En mi caso, nunca podría hacer lo que ella hace. Cada día soy más celosa de mi privacidad, porque supe desperdigar demasiado de mi vida en las redes sociales en cierto momento. Aprender a sacarle peso a la mirada ajena fue un largo y trabajoso aprendizaje. Y entonces me preocupan los niños de ahora (sí: la vejez), cómo no parece haber para ellos resquicios, rincones oscuros en donde nadie los vea y el espíritu pueda reposar para luego volver a salir al mundo.

Creo que todos tenemos una sabiduría innata a la que podemos acceder con cierto esfuerzo, y que los chiquilines de hoy eventualmente podrán encontrar la forma. Pero de todas maneras me asusta esa luz fría que emiten las pantallas de los celulares y las computadoras, una luz uniforme e indiferente que nos deja desnudos y con frío, expuestos y solos, una luz de morgue.

Y entonces me sorprende Anita, porque de alguna forma, a pesar de que frente a la cámara ha hablado con minucia de todos sus miedos y heridas, sabe mantener esa fuerza misteriosa que tenemos y que nos hace salir adelante, una fuerza que en mi caso, al menos, necesita intervalos de oscuridad para ser cultivada propiamente. Como dice Caetano Veloso, tem que se esconder no escuro quem na luz se banha, por debaixo do lençol (“se tiene que esconder en la oscuridad quien en la luz se baña, debajo de la sábana”).

¿Por qué creo que mantiene esa fuerza misteriosa, si al fin y al cabo no la conozco? Porque mirando sus videos filmados a lo largo de ya varios años, he visto a una mujer ansiosa y triste (aunque siempre encantadora para mí, más que nada por su candor y su sentido del humor), que filmaba desde su cuarto con una simple pared blanca de fondo, ir ganando confianza en sí misma sin perder su calidez ni empatía, sin perder sus miedos, pero reafirmando su personalidad. Cuando empezó tenía el pelo de colores artificiales y estaba siempre maquillada; ahora tiene el pelo cortito y con su color natural, y de a poco dejó de pintarse las cejas (las suyas naturales son muy delgadas) y de taparse con base los lunares –nada contra la expresión estética; sólo digo que percibo cierto relajamiento en ella–. Detrás de ella, una escena tranquila: plantas, gatas, una perra, muebles elegidos detenidamente por ella.
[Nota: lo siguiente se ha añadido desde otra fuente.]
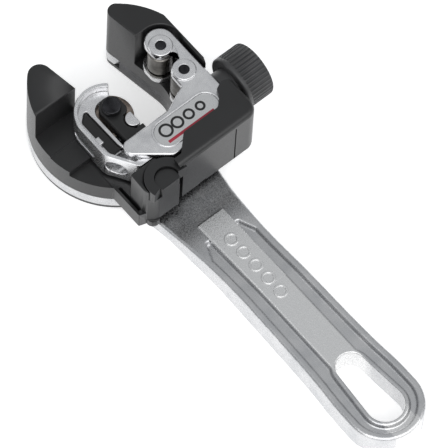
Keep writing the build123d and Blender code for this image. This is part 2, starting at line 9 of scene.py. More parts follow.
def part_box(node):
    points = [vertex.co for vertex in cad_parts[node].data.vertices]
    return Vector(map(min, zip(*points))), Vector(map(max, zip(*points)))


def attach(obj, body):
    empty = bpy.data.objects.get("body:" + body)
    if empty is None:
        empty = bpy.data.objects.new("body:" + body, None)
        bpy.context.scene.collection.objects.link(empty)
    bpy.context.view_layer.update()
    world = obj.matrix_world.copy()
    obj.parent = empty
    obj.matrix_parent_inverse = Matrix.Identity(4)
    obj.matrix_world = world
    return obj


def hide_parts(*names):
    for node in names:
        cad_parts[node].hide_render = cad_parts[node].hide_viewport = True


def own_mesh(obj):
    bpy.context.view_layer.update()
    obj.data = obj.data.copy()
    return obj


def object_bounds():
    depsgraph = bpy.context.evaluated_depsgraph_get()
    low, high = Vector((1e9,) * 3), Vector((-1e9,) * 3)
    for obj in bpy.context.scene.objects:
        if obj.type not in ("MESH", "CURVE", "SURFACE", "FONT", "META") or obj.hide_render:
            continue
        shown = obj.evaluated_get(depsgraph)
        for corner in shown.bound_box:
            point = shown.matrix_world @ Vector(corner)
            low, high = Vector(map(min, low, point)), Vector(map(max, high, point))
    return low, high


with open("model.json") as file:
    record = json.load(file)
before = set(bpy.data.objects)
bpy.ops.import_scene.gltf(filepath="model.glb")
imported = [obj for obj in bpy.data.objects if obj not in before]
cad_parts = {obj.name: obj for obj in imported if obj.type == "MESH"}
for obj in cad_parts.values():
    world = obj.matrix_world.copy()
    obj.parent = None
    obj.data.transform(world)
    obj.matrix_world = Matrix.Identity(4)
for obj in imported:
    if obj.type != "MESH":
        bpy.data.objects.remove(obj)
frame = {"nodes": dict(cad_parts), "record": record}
CAD_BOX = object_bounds()

bl_info = {
    "name": "Ratcheting Pipe Cutter",
    "version": (1, 0, 0),
    "blender": (4, 5, 0),
    "location": "View3D > Sidebar > Pipe Cutter",
    "description": "Builds the castings, mouldings, knob, badge and stage of a ratcheting pipe cutter",
    "category": "Object",
}

MM = 0.001
MERGE = 0.002 * MM
FLAT_ANGLE = math.radians(0.4)
SHARP_ANGLE = math.radians(32.0)

# sizes down to the stage's are in millimetres

# the grip's pad: its half width, its start, and its slope up to the level top
PAD_HALF = 6.6
PAD_START = 57.4
PAD_SLOPE = ((58.4, 10.7), (98.0, 12.6))
# how far a ring mark is sunk in what it stands on
RING_SEAT = 0.1
# the raised rings on the pad
GRIP_RING_START = 72.0
GRIP_RING_PITCH = 7.6
GRIP_RING_RADIUS = 3.0
GRIP_RING_WALL = 1.0
GRIP_RING_HEIGHT = 0.5
# the badge's raised rim, its row of ring marks and its stripe, placed from the badge's middle
RIM_MARGIN = 1.1
RIM_WALL = 0.9
RIM_HEIGHT = 0.62
MARK_START = -9.6
MARK_PITCH = 5.9
MARK_RADIUS = 3.1
MARK_SHRINK = 0.3
MARK_WALL = 1.0
MARK_SIDE = -1.3
INK_HEIGHT = 0.05
STRIPE_PLACE = (3.5, -0.3)
STRIPE_SIZE = (1.3, 23.4, 0.12)
# the feed screw: its lead, its threaded length with the run-out, and its thread's section
SCREW_LEAD = 2.0
THREAD_LENGTH = 30.4
THREAD_RUN_OUT = 2.2
THREAD = ((1.35, 0.1), (1.98, 0.7), (1.98, 1.1), (1.35, 1.7))
# each autofeed spring: the wire's radius, the coil's radius at the wire's middle, half the width
# that it takes up, and its turns
WIRE_R = 0.22
COIL_R = 0.96
SPRING_R = 1.2
SPRING_TURNS = 5.0

# the stage, in metres, and the camera's sensor in millimetres
TARGET = Vector((64.38, 2.54, 10.0)) * MM
SENSOR = 36.0
LIGHT_DISTANCE = 1.9
FLOOR_HALF = 3.0
FLOOR_GAP = 0.0002


# ---- colours and nodes ----
def linear(hex_colour):
    """An sRGB hex colour as linear red, green, blue and alpha."""
    channels = [int(hex_colour[i:i + 2], 16) / 255 for i in (1, 3, 5)]
    curve = [c / 12.92 if c <= 0.04045 else ((c + 0.055) / 1.055) ** 2.4 for c in channels]
    return (*curve, 1.0)


def per_mm(size):
    """The texture scale that makes one feature of a size in millimetres."""
    return 1.0 / (size * MM)


def add_node(tree, kind, inputs=None, **settings):
    """Adds a node, sets its attributes, and fills or links its inputs."""
    made = tree.nodes.new(kind)
    for key, value in settings.items():
        setattr(made, key, value)
    for key, value in (inputs or {}).items():
        if isinstance(value, bpy.types.NodeSocket):
            tree.links.new(value, made.inputs[key])
        else:
            made.inputs[key].default_value = value
    return made


def new_material(name, fixed):
    """A material with one shader, its fixed values, and Object coordinates."""
    material = bpy.data.materials.new(name)
    material.use_nodes = True
    tree = material.node_tree
    tree.nodes.clear()
    surface = add_node(tree, "ShaderNodeBsdfPrincipled", fixed)
    add_node(tree, "ShaderNodeOutputMaterial", {"Surface": surface.outputs["BSDF"]})
    place = add_node(tree, "ShaderNodeTexCoord").outputs["Object"]
    return material, tree, surface, place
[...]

Se habla mucho, y es pertinente, sobre las relaciones “parasociales” que se establecen con gente a la que podemos ver tan a menudo y de forma tan aparentemente íntima en redes como Youtube y Twitch; por supuesto que, mientras más sensación nos den de que son nuestros amigos, más lugar les daremos en nuestras vidas, y tal vez compremos ese bucito o ese cursito que promocionan.

Pero por eso, insisto, me sorprende Anita: porque más allá de la ingeniería social, veo algo cada vez más genuino en ella. Y mi relación con ella no es de creer que es mi mejor amiga, sino tal vez la que siento al escuchar una canción o ver una película con las que siento una conexión; no necesito ser amiga de Gilberto Gil o Agnès Varda para sentirme agradecida y “comprendida” por su arte.
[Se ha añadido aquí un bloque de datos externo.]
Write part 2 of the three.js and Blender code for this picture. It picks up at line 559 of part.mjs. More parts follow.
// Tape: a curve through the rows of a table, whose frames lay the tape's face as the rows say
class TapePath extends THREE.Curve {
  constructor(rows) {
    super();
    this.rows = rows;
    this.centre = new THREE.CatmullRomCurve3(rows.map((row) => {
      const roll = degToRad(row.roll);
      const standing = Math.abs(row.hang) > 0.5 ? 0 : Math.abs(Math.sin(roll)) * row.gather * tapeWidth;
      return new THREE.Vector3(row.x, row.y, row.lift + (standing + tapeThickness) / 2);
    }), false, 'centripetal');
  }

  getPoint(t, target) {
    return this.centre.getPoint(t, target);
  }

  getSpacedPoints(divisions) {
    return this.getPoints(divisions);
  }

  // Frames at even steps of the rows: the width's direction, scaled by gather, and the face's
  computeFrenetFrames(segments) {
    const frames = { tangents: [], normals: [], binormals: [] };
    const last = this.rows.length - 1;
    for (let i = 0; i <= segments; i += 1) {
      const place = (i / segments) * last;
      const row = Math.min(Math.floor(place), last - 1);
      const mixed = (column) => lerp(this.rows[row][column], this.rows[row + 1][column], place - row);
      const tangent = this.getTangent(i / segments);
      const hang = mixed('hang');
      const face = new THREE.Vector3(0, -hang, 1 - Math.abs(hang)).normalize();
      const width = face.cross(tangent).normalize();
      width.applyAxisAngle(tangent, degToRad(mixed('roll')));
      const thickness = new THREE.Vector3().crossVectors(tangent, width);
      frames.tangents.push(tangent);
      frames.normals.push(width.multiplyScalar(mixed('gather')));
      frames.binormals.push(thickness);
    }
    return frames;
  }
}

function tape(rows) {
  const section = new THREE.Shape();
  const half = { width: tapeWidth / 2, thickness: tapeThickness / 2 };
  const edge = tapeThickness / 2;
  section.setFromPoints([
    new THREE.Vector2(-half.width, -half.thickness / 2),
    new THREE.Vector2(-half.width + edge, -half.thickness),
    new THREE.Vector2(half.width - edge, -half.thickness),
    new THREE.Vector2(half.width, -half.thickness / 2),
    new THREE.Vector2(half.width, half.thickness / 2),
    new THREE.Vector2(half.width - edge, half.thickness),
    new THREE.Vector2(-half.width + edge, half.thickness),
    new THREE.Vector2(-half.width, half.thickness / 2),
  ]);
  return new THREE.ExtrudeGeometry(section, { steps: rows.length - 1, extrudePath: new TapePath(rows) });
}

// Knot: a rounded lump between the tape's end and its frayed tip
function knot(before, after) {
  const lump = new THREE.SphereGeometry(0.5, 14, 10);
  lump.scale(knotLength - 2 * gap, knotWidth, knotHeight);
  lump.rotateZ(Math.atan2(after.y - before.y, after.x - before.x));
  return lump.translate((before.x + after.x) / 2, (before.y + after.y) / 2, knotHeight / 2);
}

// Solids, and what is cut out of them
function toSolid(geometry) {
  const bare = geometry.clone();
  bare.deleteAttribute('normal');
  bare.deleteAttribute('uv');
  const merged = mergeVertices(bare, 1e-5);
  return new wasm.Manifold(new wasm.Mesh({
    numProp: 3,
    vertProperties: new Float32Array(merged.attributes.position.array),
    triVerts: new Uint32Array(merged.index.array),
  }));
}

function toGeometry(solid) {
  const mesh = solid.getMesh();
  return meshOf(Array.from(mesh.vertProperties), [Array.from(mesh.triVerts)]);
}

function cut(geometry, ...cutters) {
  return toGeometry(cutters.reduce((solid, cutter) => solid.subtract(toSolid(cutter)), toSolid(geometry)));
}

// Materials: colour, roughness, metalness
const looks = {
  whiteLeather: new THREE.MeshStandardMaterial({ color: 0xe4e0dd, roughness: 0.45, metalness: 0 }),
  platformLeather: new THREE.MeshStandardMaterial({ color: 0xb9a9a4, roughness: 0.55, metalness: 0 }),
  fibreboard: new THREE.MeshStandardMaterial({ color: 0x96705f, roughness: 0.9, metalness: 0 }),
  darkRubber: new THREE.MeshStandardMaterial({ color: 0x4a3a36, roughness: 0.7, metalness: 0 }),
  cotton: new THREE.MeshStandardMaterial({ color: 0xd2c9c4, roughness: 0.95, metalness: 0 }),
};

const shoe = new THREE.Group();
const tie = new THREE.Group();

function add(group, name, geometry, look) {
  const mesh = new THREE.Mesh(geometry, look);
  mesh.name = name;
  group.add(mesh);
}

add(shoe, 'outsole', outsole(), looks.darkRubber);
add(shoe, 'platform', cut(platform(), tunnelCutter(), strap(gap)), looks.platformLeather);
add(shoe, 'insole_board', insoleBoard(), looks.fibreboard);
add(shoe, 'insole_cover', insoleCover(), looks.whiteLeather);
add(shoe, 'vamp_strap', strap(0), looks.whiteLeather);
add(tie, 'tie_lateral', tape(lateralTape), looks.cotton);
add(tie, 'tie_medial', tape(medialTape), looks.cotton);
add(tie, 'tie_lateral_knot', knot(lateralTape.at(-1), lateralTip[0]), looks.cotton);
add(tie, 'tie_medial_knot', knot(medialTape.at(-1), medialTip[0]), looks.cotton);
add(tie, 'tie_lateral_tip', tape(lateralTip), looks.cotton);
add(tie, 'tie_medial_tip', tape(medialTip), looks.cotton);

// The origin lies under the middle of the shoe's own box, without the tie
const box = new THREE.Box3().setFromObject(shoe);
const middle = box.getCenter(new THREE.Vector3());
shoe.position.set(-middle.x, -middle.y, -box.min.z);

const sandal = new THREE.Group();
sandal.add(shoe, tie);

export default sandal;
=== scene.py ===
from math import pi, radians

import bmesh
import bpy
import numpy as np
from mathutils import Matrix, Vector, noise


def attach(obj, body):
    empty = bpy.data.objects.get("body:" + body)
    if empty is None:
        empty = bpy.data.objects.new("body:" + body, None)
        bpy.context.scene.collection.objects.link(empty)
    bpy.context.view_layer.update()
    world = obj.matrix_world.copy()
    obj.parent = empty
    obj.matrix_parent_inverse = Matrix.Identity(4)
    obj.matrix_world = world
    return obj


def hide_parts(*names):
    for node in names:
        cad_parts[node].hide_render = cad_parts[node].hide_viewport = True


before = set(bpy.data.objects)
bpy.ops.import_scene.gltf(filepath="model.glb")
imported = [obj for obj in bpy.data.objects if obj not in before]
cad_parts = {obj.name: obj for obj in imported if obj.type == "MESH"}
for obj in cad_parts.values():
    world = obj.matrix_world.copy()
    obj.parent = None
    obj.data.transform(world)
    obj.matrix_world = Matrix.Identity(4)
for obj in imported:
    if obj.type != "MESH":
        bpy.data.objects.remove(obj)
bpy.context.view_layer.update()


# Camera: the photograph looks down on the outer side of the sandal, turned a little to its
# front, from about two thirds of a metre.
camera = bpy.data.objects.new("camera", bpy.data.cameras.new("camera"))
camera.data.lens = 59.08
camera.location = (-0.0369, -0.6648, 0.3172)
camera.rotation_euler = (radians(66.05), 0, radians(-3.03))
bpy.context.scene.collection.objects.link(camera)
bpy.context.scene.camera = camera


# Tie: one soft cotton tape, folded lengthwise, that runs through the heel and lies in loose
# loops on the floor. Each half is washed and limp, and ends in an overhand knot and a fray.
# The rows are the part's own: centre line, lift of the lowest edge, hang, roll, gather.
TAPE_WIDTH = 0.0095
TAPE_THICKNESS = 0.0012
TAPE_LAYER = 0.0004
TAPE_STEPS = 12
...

¿Es Anita una artista? ¿Por qué no? Es alguien que se arriesga a darle un significado nuevo, propio, al mundo todos los días. Que hace una “alquimia del dolor”, al decir de Baudelaire, ante nuestros ojos.

No creo que ese sea el camino para todos, más bien tiendo a lo contrario, a valorar la privacidad, las luces bajas, el silencio; pero me gusta ver que algunas personas logran florecer en las extrañas condiciones de vida actuales, hackeando el algoritmo. Y que en su trayecto, a la vez, se conviertan en una voz amiga para balancear las voces hostiles propias y ajenas.